A couple days later, she sent me an e-mail asking if I could get a third ticket so she could bring a date. In the face of something like that, it’s hard to see how boilerplate advice like “be confident” applies.

You say you had do to something unmistakable, so you asked her to lunch. Did you say, “Hey, I think you’re swell. I’d like to go out on a date with you sometime. Lunch sound good?” Or did you say, “Hey Barb, wanna go to lunch next week?”

Interesting. I only briefly tried match.com and it didn’t work too well for me either. I was on for a month and met one woman in real life. I think that craigslist is a lot more like the old paper ads than the others so that may be the one that works for you too. Best of all, it’s free so you really do have nothing to lose except a little time.

Are you trying to say that men and women are different? Wow. I think that you may be on to something here. :stuck_out_tongue:

No, but then I’m Smart, Beautiful AND Sane. Seriously though - yes. Hasn’t everyone experienced rejection? I didn’t curl up into a ball and cry my eyes out, though. I just moved on.

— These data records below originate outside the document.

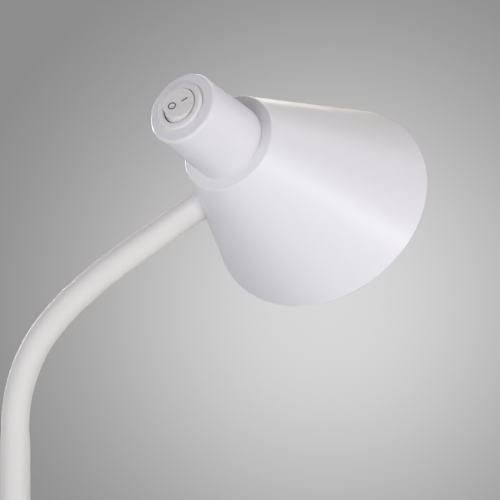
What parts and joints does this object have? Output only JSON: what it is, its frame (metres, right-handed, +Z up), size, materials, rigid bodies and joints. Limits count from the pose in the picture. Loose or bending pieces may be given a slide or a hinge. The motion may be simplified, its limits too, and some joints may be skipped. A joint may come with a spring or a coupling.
{
  "type": "gooseneck desk lamp",
  "caption": "Desk lamp with a weighted round base, a bendable sleeved neck and a conical shade whose rear neck carries a round rocker switch.",
  "frame": {"origin": "centre of the base's underside, on the surface the lamp stands on", "axes": "+Z up along the stem, +X the way the neck bends, +Y completes the right-handed frame"},
  "size_m": [0.266, 0.15, 0.3907],
  "materials": {
    "cover_plastic": "satin moulded, edges rounded",
    "shade_plastic": "satin moulded, cool white with a lavender tint",
    "sleeve_rubber": "soft matte warm white tubing",
    "switch_plastic": "semi-gloss warm white",
    "holder_plastic": "plain moulded",
    "bulb_plastic": "smooth white",
    "diffuser": "frosted, milky",
    "pad_foam": "fine closed-cell foam",
    "grommet_rubber": "matte",
    "zinc_steel": "bright zinc plated",
    "spring_steel": "drawn wire",
    "ballast_iron": "sand cast, painted black",
    "brass": "bare",
    "wire_pvc": "PVC insulated",
    "insulator": "black glass",
    "cap_nickel": "nickel plated",
    "board_aluminium": "white lacquered board"
  },
  "bodies": {
    "stand": {"foot_pad": "pad_foam", "base_plate": "zinc_steel", "plate_screws": "zinc_steel", "ballast": "ballast_iron", "base_cover": "cover_plastic", "cord_grommet": "grommet_rubber", "terminal_block": "holder_plastic", "block_screws": "brass", "base_collar": "cover_plastic", "stem_nut": "zinc_steel", "stem_washer": "zinc_steel", "stem_nipple": "zinc_steel", "stem_tube": "spring_steel", "lower_ferrule": "zinc_steel", "stem_lead": "wire_pvc", "stem_core": "spring_steel", "stem_sleeve": "sleeve_rubber"},
    "segment_1": {"core_1": "spring_steel", "lead_1": "wire_pvc", "sleeve_1": "sleeve_rubber"},
    "segment_2": {"core_2": "spring_steel", "lead_2": "wire_pvc", "sleeve_2": "sleeve_rubber"},
    "segment_3": {"core_3": "spring_steel", "lead_3": "wire_pvc", "sleeve_3": "sleeve_rubber"},
    "segment_4": {"core_4": "spring_steel", "lead_4": "wire_pvc", "sleeve_4": "sleeve_rubber"},
    "segment_5": {"core_5": "spring_steel", "lead_5": "wire_pvc", "sleeve_5": "sleeve_rubber"},
    "segment_6": {"core_6": "spring_steel", "lead_6": "wire_pvc", "sleeve_6": "sleeve_rubber"},
    "head": {"head_core": "spring_steel", "head_leads": "wire_pvc", "head_sleeve": "sleeve_rubber", "upper_ferrule": "zinc_steel", "head_washer": "zinc_steel", "head_nut": "zinc_steel", "shade": "shade_plastic", "neck_cover": "shade_plastic", "lampholder": "holder_plastic", "holder_ring": "holder_plastic", "holder_shell": "brass", "holder_contact": "brass", "holder_terminals": "brass", "switch_body": "switch_plastic", "switch_terminals": "brass", "link_wire": "wire_pvc", "bulb_cap": "cap_nickel", "bulb_contact": "insulator", "bulb_body": "bulb_plastic", "bulb_board": "board_aluminium", "bulb_diffuser": "diffuser"},
    "rocker": {"rocker": "switch_plastic", "plunger": "spring_steel"},
    "lever": {"contact_lever": "brass"}
  },
  "joints": [
    {"name": "neck_pitch_1", "type": "hinge", "parent": "stand", "child": "segment_1", "pos_m": [0.00098, 0, 0.24195], "axis": [0, 1, 0], "range_deg": [-18, 20]},
    {"name": "neck_side_1", "type": "hinge", "parent": "segment_1", "child": "segment_2", "pos_m": [0.00669, 0, 0.26053], "axis": [0.9083, 0, -0.4182], "range_deg": [-20, 20]},
    {"name": "neck_pitch_2", "type": "hinge", "parent": "segment_2", "child": "segment_3", "pos_m": [0.0171, 0, 0.27695], "axis": [0, 1, 0], "range_deg": [-18, 20]},
    {"name": "neck_side_2", "type": "hinge", "parent": "segment_3", "child": "segment_4", "pos_m": [0.03076, 0, 0.29084], "axis": [0.6562, 0, -0.7546], "range_deg": [-20, 20]},
    {"name": "neck_pitch_3", "type": "hinge", "parent": "segment_4", "child": "segment_5", "pos_m": [0.04603, 0, 0.30295], "axis": [0, 1, 0], "range_deg": [-18, 20]},
    {"name": "neck_side_3", "type": "hinge", "parent": "segment_5", "child": "segment_6", "pos_m": [0.06217, 0, 0.3139], "axis": [0.5373, 0, -0.8434], "range_deg": [-20, 20]},
    {"name": "neck_pitch_4", "type": "hinge", "parent": "segment_6", "child": "head", "pos_m": [0.07862, 0, 0.32437], "axis": [0, 1, 0], "range_deg": [-18, 20]},
    {"name": "rocker_press", "type": "hinge", "parent": "head", "child": "rocker", "pos_m": [0.10624, -0.05218, 0.37487], "axis": [0.4744, -0.4695, -0.7447], "range_deg": [0, 22]},
    {"name": "lever_tip", "type": "hinge", "parent": "head", "child": "lever", "pos_m": [0.10811, -0.04565, 0.37194], "axis": [0.4744, -0.4695, -0.7447], "range_deg": [-18, 0]}
  ],
  "couplings": [
    {"joint": "lever_tip", "follows": "rocker_press", "ratio": -0.81818}
  ]
}
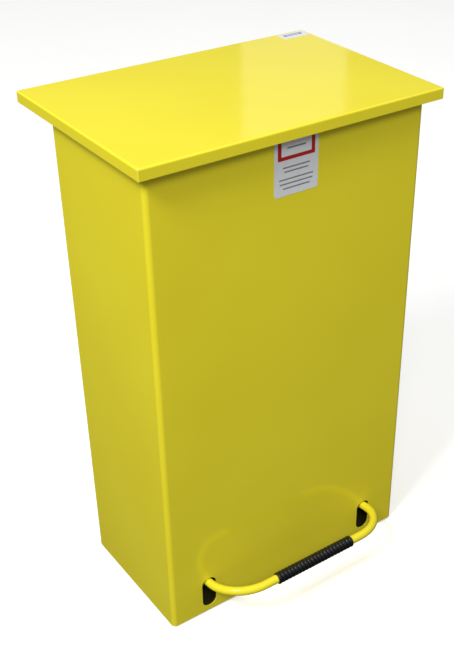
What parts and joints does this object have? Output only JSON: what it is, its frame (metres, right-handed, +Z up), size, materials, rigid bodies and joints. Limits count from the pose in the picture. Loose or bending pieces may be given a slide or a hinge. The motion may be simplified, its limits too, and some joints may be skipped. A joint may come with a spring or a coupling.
{
  "type": "pedal bin",
  "caption": "Tall rectangular sheet-steel pedal bin: a bent foot bar raises a flat overhanging hinged lid through a lift rod behind the body, with a ring inside for a sack.",
  "frame": {"origin": "on the floor, under the middle of the bin's overall width and depth", "axes": "+X to the right seen from the front, -Y out of the front panel, +Z up"},
  "size_m": [0.415, 0.329, 0.6752],
  "materials": {
    "powder_coat": "gloss",
    "zinc_plate": "satin",
    "spring_steel": "satin",
    "black_rubber": "satin",
    "nylon": "matte",
    "label_film": "gloss"
  },
  "bodies": {
    "body": {"body_wrap": "powder_coat", "back_panel": "powder_coat", "base_pan": "powder_coat", "floor_pan": "powder_coat", "feet": "black_rubber", "sack_ring": "zinc_plate", "ring_brackets": "powder_coat", "pivot_bracket_left": "zinc_plate", "pivot_bracket_right": "zinc_plate", "pivot_bushes": "nylon", "bracket_rivets": "zinc_plate", "pedal_stops": "black_rubber", "hinge_bracket_left": "powder_coat", "hinge_bracket_right": "powder_coat", "hinge_rivets": "powder_coat", "hinge_pin": "zinc_plate", "hinge_clips": "spring_steel", "rod_guide_upper": "zinc_plate", "rod_guide_lower": "zinc_plate", "guide_bushes": "nylon", "guide_rivets": "zinc_plate", "mechanism_cover": "powder_coat", "cover_screws": "zinc_plate", "back_rivets": "powder_coat", "front_label": "label_film"},
    "lid": {"lid_shell": "powder_coat", "lid_stiffener": "powder_coat", "lid_lug_left": "powder_coat", "lid_lug_right": "powder_coat", "hinge_bushes": "nylon", "lid_lever": "powder_coat", "lever_pin": "zinc_plate", "lever_clips": "spring_steel", "lid_buffers": "black_rubber", "lid_sticker": "label_film"},
    "pedal": {"pedal_bar": "powder_coat", "pedal_sleeve": "black_rubber", "pedal_shaft": "zinc_plate", "pedal_lever": "zinc_plate"},
    "rod": {"lift_rod": "zinc_plate", "rod_clevis": "zinc_plate", "clevis_pin": "zinc_plate", "clevis_clips": "spring_steel", "rod_head": "zinc_plate"}
  },
  "joints": [
    {"name": "lid_hinge", "type": "hinge", "parent": "body", "child": "lid", "pos_m": [0, 0.1505, 0.656], "axis": [-1, 0, 0], "range_deg": [0, 65]},
    {"name": "pedal_pivot", "type": "hinge", "parent": "body", "child": "pedal", "pos_m": [0, 0.023, 0.03], "axis": [1, 0, 0], "range_deg": [0, 16.51]},
    {"name": "rod_lift", "type": "slide", "parent": "body", "child": "rod", "axis": [0, 0, 1], "range_m": [0, 0.02962]}
  ],
  "couplings": [
    {"joint": "pedal_pivot", "follows": "lid_hinge", "ratio": 0.25385},
    {"joint": "rod_lift", "follows": "lid_hinge", "m_per_rad": 0.026099}
  ]
}
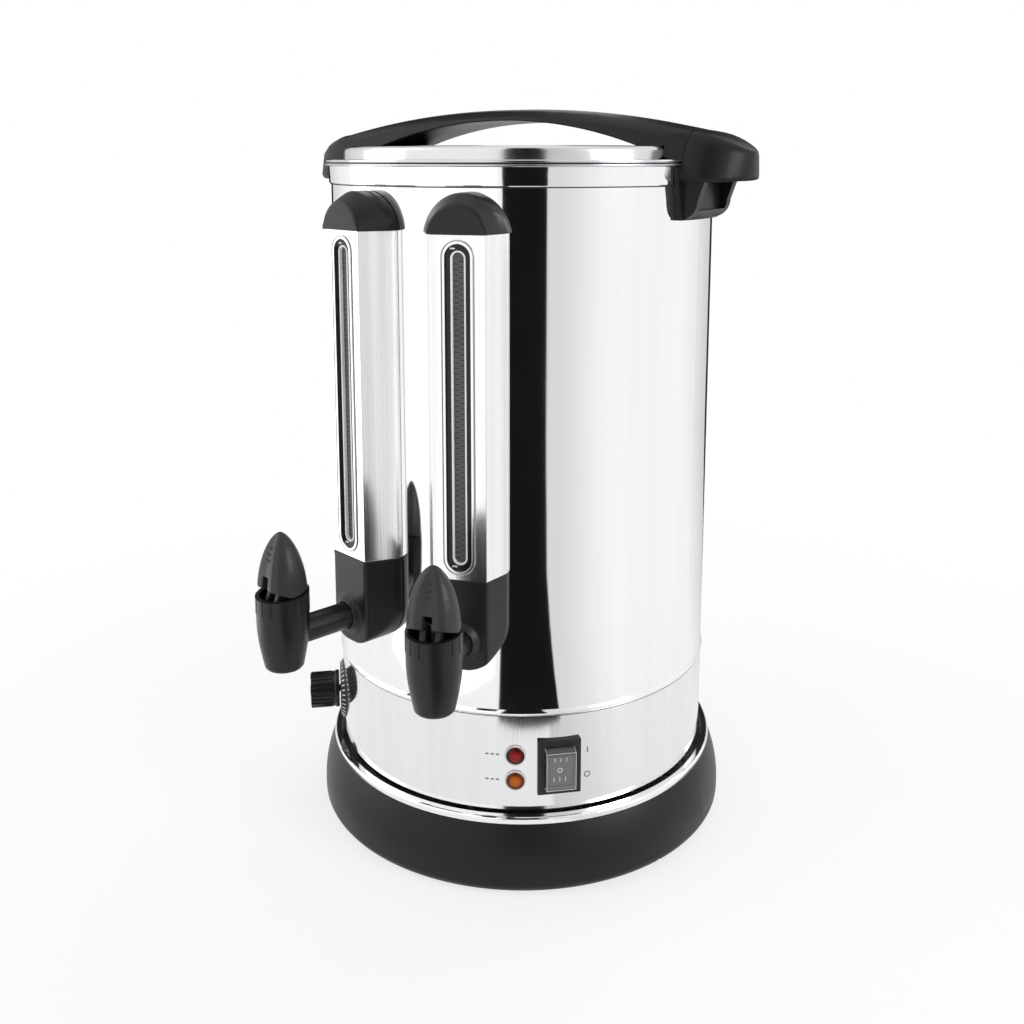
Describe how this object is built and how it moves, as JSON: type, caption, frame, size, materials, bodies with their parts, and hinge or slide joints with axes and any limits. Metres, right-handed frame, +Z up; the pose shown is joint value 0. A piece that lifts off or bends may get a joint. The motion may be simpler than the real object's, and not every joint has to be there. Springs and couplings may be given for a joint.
{
  "type": "hot water urn",
  "caption": "Free-standing hot water urn: polished steel body on a skirt, lift-off lid with arched grip, side handles, sight-glass columns over lever taps, thermostat knob and power switch.",
  "frame": {"origin": "on the table, on the upright axis of the urn's round body", "axes": "+Z is up, the taps and sight columns face -Y, and the handles lie along X"},
  "size_m": [0.3974, 0.4246, 0.5841],
  "materials": {
    "polished_steel": "mirror-polished stainless steel",
    "satin_steel": "satin stainless steel",
    "zinc_steel": "zinc-plated steel",
    "spring_steel": "drawn stainless wire",
    "element_sheath": "heat-tinted element sheath",
    "cast_aluminium": "plain aluminium plate",
    "brushed_aluminium": "upright brushed aluminium",
    "black_plastic": "satin moulded black plastic",
    "tap_plastic": "satin moulded black plastic",
    "lever_plastic": "satin moulded black plastic",
    "skirt_plastic": "matt charcoal plastic",
    "gloss_black": "glossy black plastic",
    "rocker_black": "glossy black plastic",
    "clear_vinyl": "clear soft vinyl",
    "clear_glass": "clear borosilicate glass",
    "red_lens": "red lamp lens",
    "amber_lens": "amber lamp lens",
    "white_bezel": "white plastic",
    "pale_bezel": "pale grey plastic",
    "bright_trim": "bright metal trim",
    "phenolic": "heat-resistant moulding",
    "copper": "bare copper",
    "nut_brass": "brass",
    "silicone": "translucent silicone rubber",
    "gasket_rubber": "dark silicone rubber",
    "foot_rubber": "black rubber",
    "wire_insulation": "silicone-sheathed wire"
  },
  "bodies": {
    "urn": {"base_skirt": "skirt_plastic", "base_ring": "polished_steel", "bottom_plate": "satin_steel", "feet": "foot_rubber", "base_screws": "zinc_steel", "tie_rods": "zinc_steel", "lower_housing": "polished_steel", "outer_body": "polished_steel", "top_collar": "polished_steel", "inner_tank": "satin_steel", "tank_floor": "satin_steel", "heat_spreader": "cast_aluminium", "heating_element": "element_sheath", "thermal_cutout": "phenolic", "thermostat_body": "phenolic", "thermostat_bulb": "copper", "terminal_block": "phenolic", "wiring": "wire_insulation", "cord_gland": "black_plastic", "side_handle_left": "black_plastic", "side_handle_right": "black_plastic", "handle_screws": "zinc_steel", "switch_frame": "gloss_black", "switch_boot": "clear_vinyl", "red_lamp": "red_lens", "amber_lamp": "amber_lens", "lamp_bezels": "pale_bezel", "dial_plate": "gloss_black", "column_cover_left": "brushed_aluminium", "column_cover_right": "brushed_aluminium", "column_cap_left": "black_plastic", "column_cap_right": "black_plastic", "tap_block_left": "black_plastic", "tap_block_right": "black_plastic", "sight_window_left": "gloss_black", "sight_window_right": "gloss_black", "sight_tube_left": "clear_glass", "sight_tube_right": "clear_glass", "window_bezels": "white_bezel", "silicone_seals": "silicone", "shank_nuts": "nut_brass", "tap_barrel_left": "tap_plastic", "tap_barrel_right": "tap_plastic", "tap_collar_left": "tap_plastic", "tap_collar_right": "tap_plastic", "valve_spring_left": "spring_steel", "valve_spring_right": "spring_steel"},
    "stem_left": {"valve_stem_left": "satin_steel", "valve_plug_left": "silicone"},
    "stem_right": {"valve_stem_right": "satin_steel", "valve_plug_right": "silicone"},
    "lever_left": {"tap_lever_left": "lever_plastic"},
    "lever_right": {"tap_lever_right": "lever_plastic"},
    "knob": {"thermostat_knob": "gloss_black", "knob_ring": "bright_trim"},
    "rocker": {"switch_rocker": "rocker_black"},
    "lid_seal": {"lid_gasket": "gasket_rubber"},
    "lid": {"lid_shell": "polished_steel", "lid_handle": "black_plastic", "lid_screws": "zinc_steel"}
  },
  "joints": [
    {"name": "stem_left", "type": "slide", "parent": "urn", "child": "stem_left", "axis": [0, 0, 1], "range_m": [0, 0.00223], "deforming": ["valve_spring_left"]},
    {"name": "lever_left", "type": "hinge", "parent": "stem_left", "child": "lever_left", "pos_m": [-0.06602, -0.23022, 0.241], "axis": [0.9613, -0.2756, 0], "range_deg": [0, 32], "stiffness_Nm_per_rad": 0.5, "springref_deg": -5.73},
    {"name": "stem_right", "type": "slide", "parent": "urn", "child": "stem_right", "axis": [0, 0, 1], "range_m": [0, 0.00223], "deforming": ["valve_spring_right"]},
    {"name": "lever_right", "type": "hinge", "parent": "stem_right", "child": "lever_right", "pos_m": [0.06602, -0.23022, 0.241], "axis": [0.9613, 0.2756, 0], "range_deg": [0, 32], "stiffness_Nm_per_rad": 0.5, "springref_deg": -5.73},
    {"name": "knob_turn", "type": "hinge", "parent": "urn", "child": "knob", "pos_m": [-0.1264, -0.10606, 0.095], "axis": [0.766, 0.6428, 0], "range_deg": [0, 270]},
    {"name": "rocker_tilt", "type": "hinge", "parent": "urn", "child": "rocker", "pos_m": [0.09872, -0.11558, 0.095], "axis": [0.7604, 0.6494, 0], "range_deg": [-18, 0]},
    {"name": "lid_lift", "type": "slide", "parent": "urn", "child": "lid_seal", "axis": [0, 0, 1], "range_m": [0, 0.15]},
    {"name": "lid_turn", "type": "hinge", "parent": "lid_seal", "child": "lid", "pos_m": [0, 0, 0.5435], "axis": [0, 0, 1], "continuous": true}
  ],
  "couplings": [
    {"joint": "lever_left", "follows": "stem_left", "rad_per_m": 250},
    {"joint": "lever_right", "follows": "stem_right", "rad_per_m": 250}
  ]
}
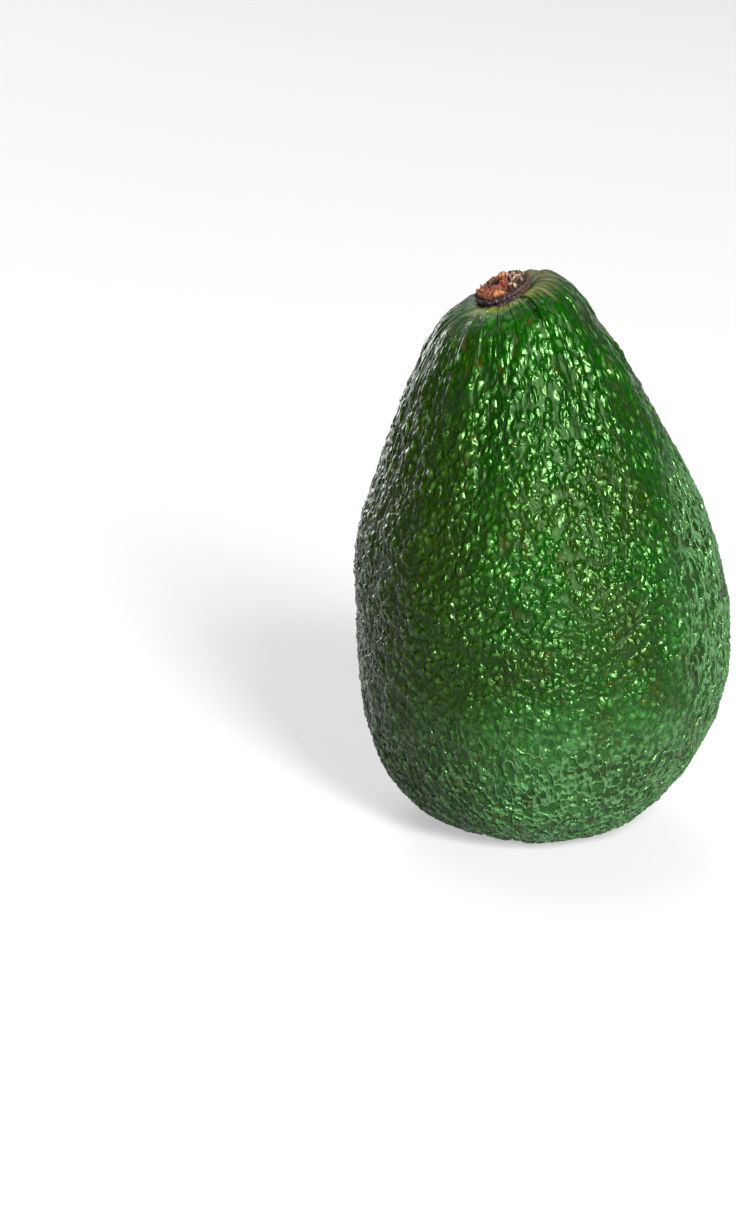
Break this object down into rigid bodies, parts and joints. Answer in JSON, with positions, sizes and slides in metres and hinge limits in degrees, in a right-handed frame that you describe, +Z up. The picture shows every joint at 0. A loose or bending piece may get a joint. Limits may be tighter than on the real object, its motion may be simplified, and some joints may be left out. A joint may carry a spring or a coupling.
{
  "type": "avocado",
  "caption": "Whole ripe-green avocado, pear-shaped with pebbled glossy peel and a woody stem stub, standing on a small flat spot.",
  "frame": {"origin": "centre of the flat spot at the blossom end that the fruit rests on", "axes": "+Z up from the flat spot to the stem end, +X towards the fuller side of the belly; the stem end leans towards -X and a little towards -Y"},
  "size_m": [0.0669, 0.0666, 0.1013],
  "materials": {
    "peel": "satin",
    "stem_bark": "matte"
  },
  "bodies": {
    "root": {"fruit": "peel", "stem_stub": "stem_bark"}
  },
  "joints": []
}
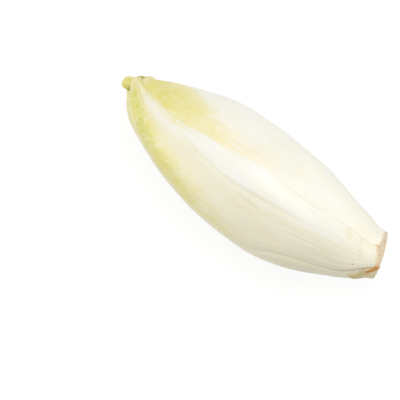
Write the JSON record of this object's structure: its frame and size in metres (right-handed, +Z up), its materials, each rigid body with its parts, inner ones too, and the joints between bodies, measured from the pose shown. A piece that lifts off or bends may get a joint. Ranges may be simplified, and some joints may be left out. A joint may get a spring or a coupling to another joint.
{
  "type": "belgian endive",
  "caption": "Head of Belgian endive lying on its side: pale leaves wrapped round a cone-shaped core, yellow-green at the pointed end, with a cut stump at the other.",
  "frame": {"origin": "on the surface the head lies on, under the middle of its bounding box", "axes": "+X along the head towards its cut stump, +Z up, +Y to the side where the upper leaf lies"},
  "size_m": [0.1574, 0.0582, 0.0545],
  "materials": {
    "stump": "cut chicory root tissue, matte, tan at the rim",
    "dried_leaf": "dried leaf, matte",
    "outer_leaf": "waxy leaf, satin, creamy white turning yellow-green towards the tip",
    "inner_leaf": "waxy leaf, satin, pale yellow towards the tip"
  },
  "bodies": {
    "root": {"core": "stump", "old_leaf_base": "dried_leaf", "outer_leaf_upper": "outer_leaf", "outer_leaf_front": "outer_leaf", "outer_leaf_under": "outer_leaf", "outer_leaf_side": "outer_leaf", "inner_leaf_01": "inner_leaf", "inner_leaf_02": "inner_leaf", "inner_leaf_03": "inner_leaf", "inner_leaf_04": "inner_leaf", "inner_leaf_05": "inner_leaf", "inner_leaf_06": "inner_leaf", "inner_leaf_07": "inner_leaf", "inner_leaf_08": "inner_leaf", "inner_leaf_09": "inner_leaf", "inner_leaf_10": "inner_leaf", "inner_leaf_11": "inner_leaf", "inner_leaf_12": "inner_leaf", "inner_leaf_13": "inner_leaf", "inner_leaf_14": "inner_leaf", "inner_leaf_15": "inner_leaf", "inner_leaf_16": "inner_leaf", "inner_leaf_17": "inner_leaf"}
  },
  "joints": []
}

Yikes, you must’ve felt an inch tall and you’re right, confidence didn’t apply anymore there. But I think it is possible that your confidence mattered somewhere along the line there and she picked up on it. You were new to the area, probably didn’t know anyone and were vulnerable. These are just guesses based on my own life experiences in new areas. YMMV. Then again, it’s entirely possible that she just wasn’t into you. That happens too. But if that were the case, you could have picked up on it before the flower treatment.